10/7~10/9ご投稿分の評です。 滝本政博
「カメレオン」 喜太郎さん 10月8日
いいですね。佳作といたします。
予定調和の感じがなく、カメレオンと言うことで、色についての展開に合わせて、筆力で捻じ伏せて最後までダイナミックに描かれています。
考えながら、感じながら前に進んで書いてゆく感じがいいです。
途中、出てくる捕食者達とは何か、何の比喩なのか?そのあたりの関係性がもっと描けていたらさらに良くなったと思うのですが、どうでしょうか?いや、普通に読めば気にせずに読めるのですが、カメレオン対捕食者の関係、考えさせられます。
昨今の世相を眺めるとき、出鱈目な政治によって弱体化した市民が立ち上がり団結して……という姿も見えてくるような気がいたします。
最終連の二行は希望の兆しがあります。
気になった所は。「どうしても」が二度「そして」が二度、「やがて」が四度使用されていますが、削除出来るところは削除し、または別の表現に変えたりして、なるべく重複をさけてください。癖になってしまうと怖いので、こういうところは推敲時に潰してください。また、これはそういう意見もあるということで聞いて欲しいのですが、私の感覚では詩の中に「そして」は使用したくないです。場面を転換して前に進めるのには便利な言葉なのですが、う~ん、どうしてかな、安易すぎるからでしょうか。個人的な意見ですが一考してください。
「雨上がりの光芒」 多年音さん 10月9日
作者の人間性でしょうか、親しみやすくどことなくユーモアのある書きぶりで好感が持てます。
生は誰にとっても楽なものではない。
傘を忘れた作者は雨に降られた。
そしていま、雨は止み陽が射してきたのであるが……。
モノローグ。悪態のつき方が芸になっていて、リズムがよく、独自の文体があります。
詩において文体とは大切な武器であります。他との詩とを区別する個性であります。詩とは文体であるという人すらいます。まあ、それは言い過ぎだとしても、今後も磨きをかけ大切にしてください。
タイトルの「雨上がりの光芒」は攻防とのダブルミーニングなのかな。そんな風に考えると面白いです。
一連二行目の「徐にこちらを向く」の徐(おもむろ)は、動作が静かでゆっくりしている様子なのですね。
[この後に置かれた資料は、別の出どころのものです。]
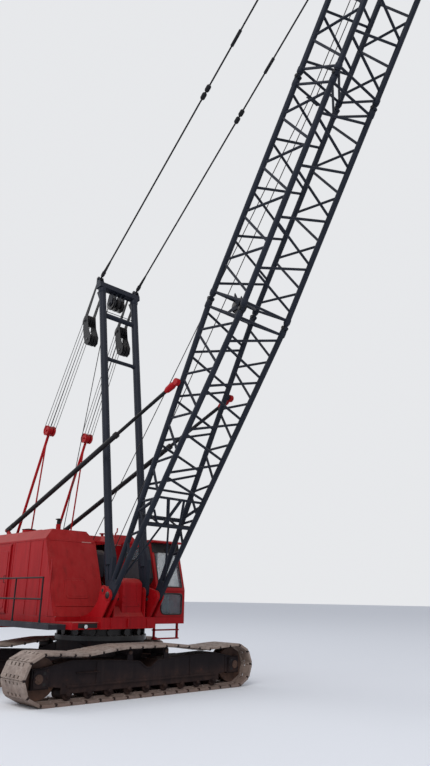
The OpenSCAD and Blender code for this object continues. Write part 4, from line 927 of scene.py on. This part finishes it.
def reeve_boom_hoist():
    """Parts between the hitch sheaves and the mast's blocks, and the fall line through the roof."""
    sizes = bpy.context.scene.crane_sizes
    for side, label in NAMED_SIDES:
        for i, d in enumerate((-0.13, -0.08, -0.03, 0.03, 0.08, 0.13)):
            low = (HITCH_X - 0.15 + 0.3 * (i % 2), side * HITCH_Y + d, HITCH_Z + 0.06)
            high = MAST @ Vector((BLOCK_S - 0.02, side * MAST_HEAD_Y + d * 0.9, BLOCK_Z + 0.17 - 0.34 * (i % 2)))
            rope(f"reeving_{label}_{i + 1}", low, high, sizes.reeving_rope / 2, bodies=("upper", "mast"))
    high = MAST @ Vector((HEAD_SHEAVE_S, -0.2, HEAD_SHEAVE_Z + 0.19))
    rope("boom_hoist_fall", (-2.13, -0.25, ROOF_Z + 0.03), high, sizes.hoist_rope / 2, bodies=("upper", "mast"))


def run_hoist_lines():
    """The two hoist lines, out of the bay and up the boom's back."""
    r = bpy.context.scene.crane_sizes.hoist_rope / 2
    for name, x, y, run_y in (("front", -0.85, 0.37, 0.09), ("rear", -2.3, 0.3, -0.09)):
        turn = BOOM @ Vector((BUTT + INSERT - 0.2, run_y, CHORD_Z + 0.14))
        rope("hoist_line_" + name, (x, y, 2.66), turn, r, bodies=("upper", "boom"))
        rope("hoist_run_" + name, turn, BOOM @ Vector((BOOM_LEN - 0.05, run_y * 1.8, 0.375)), r, body="boom")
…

私はいままで、突然・不意の意味に思っていました。それは誤りということで、いい勉強になりました。
最終連において作者は「上ばかり見て石に転びかける」のですが、
ここストップモーションのような効果があり面白いですね。
また、最終行の「まぁ、見てない自分が悪かった」は、以外に冷静だなと笑いました。
雨音さま 評ありがとうございます。
イメージとしては伊藤潤二のホラー短編です。
B級ホラー、スプラッターも好きなもので。
でもいささかやりすぎたと反省しています。